WHAT IS NEEDED: Take the lines from the one bearing "obj.data.transform(world)" to the one bearing "bpy.data.objects.remove(obj)", inclusive, and reproduce them exactly; include no other line.

EXTRACTED INFORMATION:
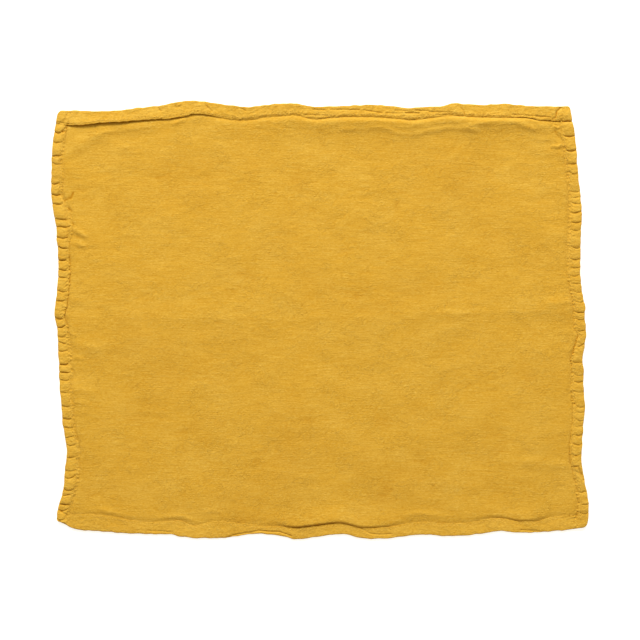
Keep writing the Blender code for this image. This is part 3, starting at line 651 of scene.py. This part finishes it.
def hem_crinkle(hem, station, depth, inside, end):
    """The small creases in a hem's folded layers, most of them beside its stitching."""
    past = inside - read(hem.table, "hem", station)
    calm = 0.35 + 0.65 * smooth(end)
    swept = station + 3 * noise(station / 9, inside / 7, hem.seed + 9)
    curls = 0.15 * noise(swept / 4.1, (inside + 0.5 * swept) / 4.6, hem.seed + 2)
    if hem.upright:
        crimp = stitch_crimp(station, past + STITCH_INSET, hem.seed)
        crinkle = HEM_CRINKLE * seam_crinkle(station, past, hem.seed)
        return calm * (crinkle + 1.2 * curls + crimp)
    curls = curls + 0.20 * ridges(swept / 8, (inside + 0.2 * swept) / 4.2, hem.seed + 4)
    across_it = ridges(station / 3.3, depth * 1.4 + 4, hem.seed + 4)
    return hem.rough * (curls + 0.34 * across_it * bell(past, 4.5))


def hem_top(hem, along, depth):
    """The points of a hem's upper surface, and its relief there."""
    x, y = hem_place(hem, along, depth)
    station = y if hem.upright else x
    width = read(hem.table, "hem", station)
    lip = read(hem.table, "lip", station)
    inside = depth * width
    end = np.minimum(along, 3 - along)
    grain = (wave(HEM_GRAIN, x, y, hem.seed) + wave(HEM_WAVE, x, y, hem.seed)
             + line_relief(HEM_CREASES, x, y) + hem_crinkle(hem, station, depth, inside, end))
    puckers = np.zeros_like(x)
    if hem.gathers:
        puckers = gathered(hem.gathers, hem.ends, y, depth, hem.seed)
    ragged = (0.5 + noise(station / 8, depth * 0 + 3.5, hem.seed + 6)) * hem.rough
    pull = np.cos(math.pi * station / STITCH_PITCH) ** 4
    groove = bell(inside - (width - STITCH_INSET), GROOVE_WIDTH)
    groove = groove * (GROOVE_DEPTH + GROOVE_PULL * pull) * ragged
    raised = read(hem.table, "lift", station) * np.clip(depth, 0, 1) ** 1.6
    body = cloth_height(x, y) + CLOTH_THICK
    corner = CORNER_RISE * np.clip(1.3 - end, 0, 1) ** 0.5 * (1 if hem.upright else 0)
    thinned = (FLAT_LIP - CRISP_LIP * lip) * smooth((depth - hem.thins) / (1 - hem.thins))
    layers = HEM_LAYERS * (1 - thinned)
    melt = lip + (1 - lip) * smooth((width - inside) / MELT) if hem.upright else 1
    height = body + raised + (layers + grain + puckers + corner - groove) * melt
    height = np.maximum(height, body + raised + 0.04 + 0.2 * lip)
    outer = np.clip(inside / EDGE_RADIUS, 0, 1)
    rolled = LIP_RADIUS * (1 + 1.9 * np.clip(raised, 0, 1.2) + 1.2 * (1 - lip) ** 2)
    inner = np.clip((width - inside) / rolled, 0, 1)
    middle = GROUND + (height - GROUND) * 0.5
    lip_middle = body + raised + corner + (height - body - raised - corner) * 0.45
    height = middle + (height - middle) * np.sqrt(1 - (1 - outer) ** 2)
    rounded_lip = lip_middle + (height - lip_middle) * np.sqrt(1 - (1 - inner) ** 2)
    height = np.where(inner < 1, rounded_lip, height)
    if hem.upright:
        from_end = np.clip(from_ends(x, y) / EDGE_RADIUS, 0, 1)
        height = GROUND + (height - GROUND) * (0.5 + 0.5 * np.sqrt(1 - (1 - from_end) ** 2))
    x, y = rounded(x, y)
    drawn = SCALLOP * np.clip(-puckers, 0, 1) * np.clip(1 - inside / SCALLOP_REACH, 0, 1)
    x, y = drawn_in(hem, x, y, drawn + hem_wander(hem, station, depth))
    # painted shade along the hem's inner lip, dotted along a side hem; the stitching groove,
    # creases and gathers' valleys are painted darker as shade too, and HEM_WEAR rubs the hem
    # lighter
    painted_lip_shade = 0.7 * SEAM_PAINTED_SHADE * lip * bell(width - inside, 0.6)
    if hem.upright:
        between = 0.35 + 0.65 * np.cos(math.pi * station / STITCH_PITCH) ** 2
        painted_lip_shade = SIDE_SEAM_PAINTED_SHADE * (0.12 + lip) * between
        painted_lip_shade = painted_lip_shade * bell(width - inside - 0.2, 0.5)
    return np.stack([x, y, height], -1), 0.4 * (puckers + grain) - groove - painted_lip_shade + HEM_WEAR


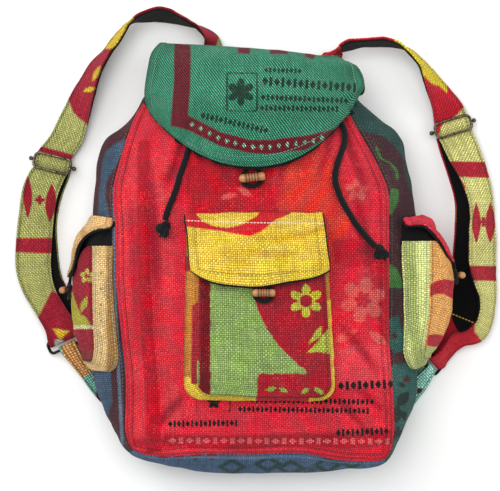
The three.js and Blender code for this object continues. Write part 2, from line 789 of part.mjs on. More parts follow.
function strap(upper, slider, lower, ring, back) {
  const rows = [
    ...edgeRows(upper),
    ...sliderRows(slider, STRAP_LEVEL),
    ...edgeRows(lower),
    ...foldRows(vector(ring.inner), vector(ring.outer), vector(ring.way), RING_FOLD, ring.side),
    ...edgeRows(back),
  ];
  return strapPieces(rows, -ring.side);
}

// The ring's own directions: its long side, the way from the strap to the tab, and the third across them.
function ringDirections(ring) {
  const long = vector(ring.inner).sub(vector(ring.outer)).normalize();
  const way = vector(ring.way);
  way.addScaledVector(long, -way.dot(long)).normalize();
  return { long, way, third: long.clone().cross(way) };
}

// The tab lies folded over the ring's other long side, one layer on the other.
function tab(ring, rows) {
  const { long, way } = ringDirections(ring);
  const middle = vector(ring.inner).lerp(vector(ring.outer), 0.5);
  middle.addScaledVector(way, RING.height - RING_WIRE);
  const inner = middle.clone().addScaledVector(long, 9);
  const outer = middle.clone().addScaledVector(long, -9);
  const upper = edgeRows(rows);
  const fold = foldRows(inner, outer, way.clone().negate(), TAB_FOLD, -ring.side);
  const drop = fold[4].inner.clone().sub(fold[0].inner);
  const lower = [...upper].reverse().map((row, n) => {
    const shift = drop.clone().multiplyScalar((upper.length - n) / (upper.length + 1));
    shift.setLength(Math.max(shift.length(), TAB_CLOTH + GAP));
    return { inner: row.inner.clone().add(shift), outer: row.outer.clone().add(shift) };
  });
  const grid = stripGrid([...upper, ...fold, ...lower], 2, 1);
  return layer(grid, TAB_CLOTH / 2, -TAB_CLOTH / 2);
}

// Wires

function roundedLoop(length, height, corner) {
  const shape = new THREE.Path();
  const x = length / 2 - corner;
  const y = height / 2 - corner;
  shape.moveTo(-x, -y - corner);
  shape.lineTo(x, -y - corner);
  shape.absarc(x, -y, corner, -Math.PI / 2, 0, false);
  shape.absarc(x, y, corner, 0, Math.PI / 2, false);
  shape.absarc(-x, y, corner, Math.PI / 2, Math.PI, false);
  shape.absarc(-x, -y, corner, Math.PI, Math.PI * 1.5, false);
  return shape;
}

function wireLoop({ length, height, corner }, wire) {
  const outline = roundedLoop(length - wire, height - wire, corner - wire / 2).getSpacedPoints(28).slice(0, -1);
  const points = outline.map((point) => new THREE.Vector3(point.x, point.y, 0));
  const curve = new THREE.CatmullRomCurve3(points, true);
  return new THREE.TubeGeometry(curve, 28, wire / 2, 6, true);
}

function barGeometry() {
  const half = SLIDER.length / 2;
  const ball = SLIDER.ball;
  const neck = SLIDER_BAR / 2;
  const end = range(5).map((n) => {
    const angle = Math.PI / 2 - (n / 4) * (Math.PI / 2 + Math.acos(neck / ball));
    return [Math.cos(angle) * ball, half + ball + GAP + Math.sin(angle) * ball];
  });
  const profile = [...end.map(([r, h]) => [r, -h]), ...[...end].reverse()];
  profile[0][0] = 0;
  profile[profile.length - 1][0] = 0;
  const points = profile.map(([r, h]) => new THREE.Vector2(r, h));
  return new THREE.LatheGeometry(points, 8).rotateZ(Math.PI / 2);
}

function toggleGeometry({ length, radius }) {
  const profile = table("along radius", [
    [-0.5, 0],
    [-0.47, 0.6],
    [-0.36, 0.96],
    [-0.14, 1],
    [-0.1, 0.84],
    [0, 0.96],
    [0.1, 0.84],
    [0.14, 1],
    [0.4, 1],
    [0.5, 0.66],
    [0.5, 0],
  ]);
  const points = profile.map((row) => new THREE.Vector2(row.radius * radius, row.along * length));
  return new THREE.LatheGeometry(points, 10).rotateZ(-Math.PI / 2);
}

// Cords

function cordAlong(points, diameter, steps) {
  const section = new THREE.Shape().absarc(0, 0, diameter / 2, 0, 2 * Math.PI, false);
  const path = new THREE.CatmullRomCurve3(points);
  return new THREE.ExtrudeGeometry(section, { curveSegments: 4, steps, bevelEnabled: false, extrudePath: path });
}

// A point clear of the front panel by the distance above, measured square to its slope.
function onFront(x, y, above) {
  const z = frontHeight(x, y);
  const slope = Math.hypot(1, frontHeight(x + 2, y) / 2 - z / 2, frontHeight(x, y + 2) / 2 - z / 2);
  return new THREE.Vector3(x, y, z + above * slope);
}

function drawcord(route) {
  return cordAlong(route.map(([x, y]) => onFront(x, y, CORD / 2 + ON_CLOTH)), CORD, 18);
}

// An overhand knot, drawn tight: a lumpy ball.
function knotGeometry() {
  const ball = new THREE.SphereGeometry(7, 10, 7);
  const position = ball.getAttribute("position");
  for (let n = 0; n < position.count; n++) {
    const point = new THREE.Vector3().fromBufferAttribute(position, n);
    const turn = Math.atan2(point.y, point.x);
    const lump = 1 + 0.14 * Math.cos(3 * turn + point.z / 3) * (1 - (point.z / 7) ** 2);
    position.setXYZ(n, point.x * lump * 1.15, point.y * lump * 0.92, point.z * 0.72);
  }
  return ball;
}

// A cord loop under a toggle. place puts a point that lies u along the toggle and v towards the flap.
function toggleLoop(place, length, reach, diameter) {
  const half = length * 0.36;
  const strand = diameter * 0.62;
  const points = [
    [-strand, reach],
    [-strand, 0.4 * reach],
    [-half + 1, 2],
    [-half + 2, -4],
    [0, -8.4],
    [half - 2, -4],
    [half - 1, 2],
    [strand, 0.4 * reach],
    [strand, reach],
  ].map(([u, v]) => place(u, v, diameter / 2 + ON_CLOTH));
  return cordAlong(points, diameter, 16);
}

// Scene

const bag = new THREE.Group();

function add(name, geometry, look, parent = bag) {
  const bare = geometry.clone();
  bare.deleteAttribute("normal");
  bare.deleteAttribute("uv");
  const merged = mergeVertices(bare, 1e-3);
  merged.computeVertexNormals();
  const mesh = new THREE.Mesh(merged, new THREE.MeshStandardMaterial(LOOK[look]));
  mesh.name = name;
  parent.add(mesh);
  return mesh;
}

function addBag() {
  add("back_panel", backPanel(), "maroon");
  add("front_panel", thickened(drawnIn(frontSurface, 0.3), bagOutward, SACKING), "red");
  add("gusset_left", thickened(gussetGrid(0, LEFT_CORNER), bagOutward, SACKING), "maroon");
  add("gusset_bottom", thickened(gussetGrid(LEFT_CORNER, RIGHT_CORNER), bagOutward, SACKING), "blue");
  add("gusset_right", thickened(gussetGrid(RIGHT_CORNER, STATIONS), bagOutward, SACKING), "green");
  const flap = lifted(flapGrid(TOP_FLAP, 16, 10, 2.2));
  add("top_flap", layer(flap, 0, -SACKING), "green");
  add("top_flap_lining", layer(flap, -SACKING - GAP, -SACKING - GAP - LINING), "black");
  addToggle("main", MAIN_TOGGLE, TOGGLE, frontHeight, 24);
}

function addFrontPocket() {
  const pocket = frontPocket();
  add("pocket_face", pocket.face, "crimson");
  add("pocket_gusset", pocket.gusset, "ochre");
  const flap = flapGrid(POCKET_FLAP, 9, 8, 3.4);
  add("pocket_flap", layer(flap, 0, -SACKING), "yellow");
  add("pocket_flap_lining", layer(flap, -SACKING - GAP, -SACKING - GAP - LINING), "black");
  const height = (x, y) => heightOn(pocket.panel, "x", "y", "z", x, y);
  addToggle("pocket", POCKET_TOGGLE, SMALL_TOGGLE, height, 14);
}

function addSidePockets() {
  const leftHost = gussetGrid(0, LEFT_CORNER);
  const left = sidePocket(LEFT_POCKET, leftHost);
  add("left_pocket_face", left.face, "crimson");
  add("left_pocket_gusset", left.gusset, "tan");
  const leftFlap = flapGrid(LEFT_FLAP, 8, 6, 2.2);
  add("left_pocket_flap", layer(leftFlap, 0, SACKING), "tan");
  add("left_pocket_flap_lining", layer(leftFlap, -GAP, -GAP - LINING), "black");
  addSideToggle("left", -1, LEFT_TOGGLE, left.panel);
  const rightHost = gussetGrid(RIGHT_CORNER, STATIONS);
  const right = sidePocket(RIGHT_POCKET, rightHost);
  add("right_pocket_face", right.face, "orange");
  add("right_pocket_gusset", right.gusset, "lime");
  const rightFlap = flapGrid(RIGHT_FLAP, 8, 6, 2.2);
  add("right_pocket_flap", layer(rightFlap, 0, SACKING, -1), "red");
  add("right_pocket_flap_lining", layer(rightFlap, -GAP, -GAP - LINING, -1), "black");
  addSideToggle("right", 1, RIGHT_TOGGLE, right.panel);
}

// A toggle on a surface that faces up, and the loop round it.
function addToggle(name, toggle, size, height, reach) {
  const turn = toggle.turn * (Math.PI / 180);
  const place = (u, v, above) => {
    const x = toggle.x + u * Math.cos(turn) - v * Math.sin(turn);
    const y = toggle.y + u * Math.sin(turn) + v * Math.cos(turn);
    return new THREE.Vector3(x, y, height(x, y) + above);
  };
  add(`${name}_loop`, toggleLoop(place, size.length, reach, LOOP_CORD), "black");
  const peg = add(`${name}_toggle`, toggleGeometry(size), "wood");
  peg.position.copy(place(0, 0, LOOP_CORD + size.radius + ON_CLOTH + 0.8));
  peg.rotation.z = turn;
}

// A toggle on a side pocket, upright, so that its end shows from above.
function addSideToggle(name, side, toggle, panel) {
  const place = (u, v, above) => {
    const y = toggle.y + v;
    const z = toggle.z + u;
    return new THREE.Vector3(heightOn(panel, "y", "z", "x", y, z) + side * above, y, z);
  };
  add(`${name}_pocket_loop`, toggleLoop(place, SMALL_TOGGLE.length, SIDE_LOOP_REACH, SIDE_LOOP_CORD), "black");
  const peg = add(`${name}_pocket_toggle`, toggleGeometry(SMALL_TOGGLE), "wood");
  peg.position.copy(place(0, 0, SIDE_LOOP_CORD + SMALL_TOGGLE.radius + ON_CLOTH + 0.8));
  peg.rotation.y = -Math.PI / 2;
}

function addStraps() {
  for (const [name, look, tabLook, upper, slider, lower, ring, back, tabRows] of [
    ["left", "lime", "orange", LEFT_UPPER, LEFT_SLIDER, LEFT_LOWER, LEFT_RING, LEFT_RETURN, LEFT_TAB],
    ["right", "red", "teal", RIGHT_UPPER, RIGHT_SLIDER, RIGHT_LOWER, RIGHT_RING, RIGHT_RETURN, RIGHT_TAB],
  ]) {
    const strip = strap(upper, slider, lower, ring, back);
    add(`${name}_strap`, strip.cloth, look);
    add(`${name}_strap_lining`, strip.lining, "black");
    add(`${name}_tab`, tab(ring, tabRows), tabLook);
    addSlider(name, slider);
    addRing(name, ring);
  }
}

function addSlider(name, slider) {
  const place = new THREE.Group();
  place.position.set(slider.x, slider.y, 0);
  place.rotation.z = slider.turn * (Math.PI / 180);
  bag.add(place);
  add(`${name}_slider_frame`, wireLoop(SLIDER, WIRE), "bronze", place).position.z = SLIDER.level;
  add(`${name}_slider_bar`, barGeometry(), "bronze", place).position.z = SLIDER.barLevel;
}

function addRing(name, ring) {
  const { long, way, third } = ringDirections(ring);
  const middle = vector(ring.inner).lerp(vector(ring.outer), 0.5);
  const mesh = add(`${name}_ring`, wireLoop(RING, RING_WIRE), "steel");
  mesh.quaternion.setFromRotationMatrix(new THREE.Matrix4().makeBasis(long, way, third));
  mesh.position.copy(middle).addScaledVector(way, (RING.height - RING_WIRE) / 2);
}

function addDrawcords() {
  for (const [name, route] of [
    ["left", LEFT_DRAWCORD],
    ["right", RIGHT_DRAWCORD],
  ]) {
    add(`drawcord_${name}`, drawcord(route), "black");
    const [x, y] = route[route.length - 1];
    const [beforeX, beforeY] = route[route.length - 2];
    const turn = Math.atan2(y - beforeY, x - beforeX);
    const reach = 7 * 1.15 * 1.1;
    const knot = add(`drawcord_knot_${name}`, knotGeometry(), "black");
    knot.position.copy(onFront(x + reach * Math.cos(turn), y + reach * Math.sin(turn), 6));
    knot.rotation.z = turn;
  }
}

addBag();
addFrontPocket();
addSidePockets();
addStraps();
addDrawcords();

export default bag;
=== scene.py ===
# A rucksack sewn from printed rice sacks, lying on its back.
# The cloth follows the cut of the frame's pieces: tables in millimetres, meshes in metres.
import math

import bpy
import numpy as np
from mathutils import Matrix, Vector
from mathutils.bvhtree import BVHTree


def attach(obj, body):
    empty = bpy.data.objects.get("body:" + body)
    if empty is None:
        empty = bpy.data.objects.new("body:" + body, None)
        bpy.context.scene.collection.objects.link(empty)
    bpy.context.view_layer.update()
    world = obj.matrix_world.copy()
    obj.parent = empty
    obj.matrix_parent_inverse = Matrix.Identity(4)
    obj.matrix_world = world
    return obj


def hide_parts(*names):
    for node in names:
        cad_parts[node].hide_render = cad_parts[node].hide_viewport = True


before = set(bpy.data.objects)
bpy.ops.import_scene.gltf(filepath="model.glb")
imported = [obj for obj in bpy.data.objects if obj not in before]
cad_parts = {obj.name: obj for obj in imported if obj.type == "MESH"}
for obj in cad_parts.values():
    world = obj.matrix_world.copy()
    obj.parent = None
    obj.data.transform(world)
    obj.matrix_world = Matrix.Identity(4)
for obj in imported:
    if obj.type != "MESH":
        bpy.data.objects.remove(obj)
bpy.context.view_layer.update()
BODY = "root"
MM = 0.001
# The view: where the camera stands, in millimetres, and its picture's size and focal length in pixels.
VIEW_X, VIEW_Y, VIEW_HEIGHT = -4, 16.5, 1900
VIEW_WIDE, VIEW_TALL, VIEW_FOCAL = 500, 491, 1850
SENSOR = 36
# Thickness of the cloths, in millimetres.
PANEL_CLOTH, FLAP_CLOTH, POCKET_CLOTH, STRAP_CLOTH, LINING_CLOTH = 2.2, 2.1, 2.0, 1.8, 1.2

# The cut, in millimetres: X across the bag, Y towards its mouth, Z out of the back panel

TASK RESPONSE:
    obj.data.transform(world)
    obj.matrix_world = Matrix.Identity(4)
for obj in imported:
    if obj.type != "MESH":
        bpy.data.objects.remove(obj)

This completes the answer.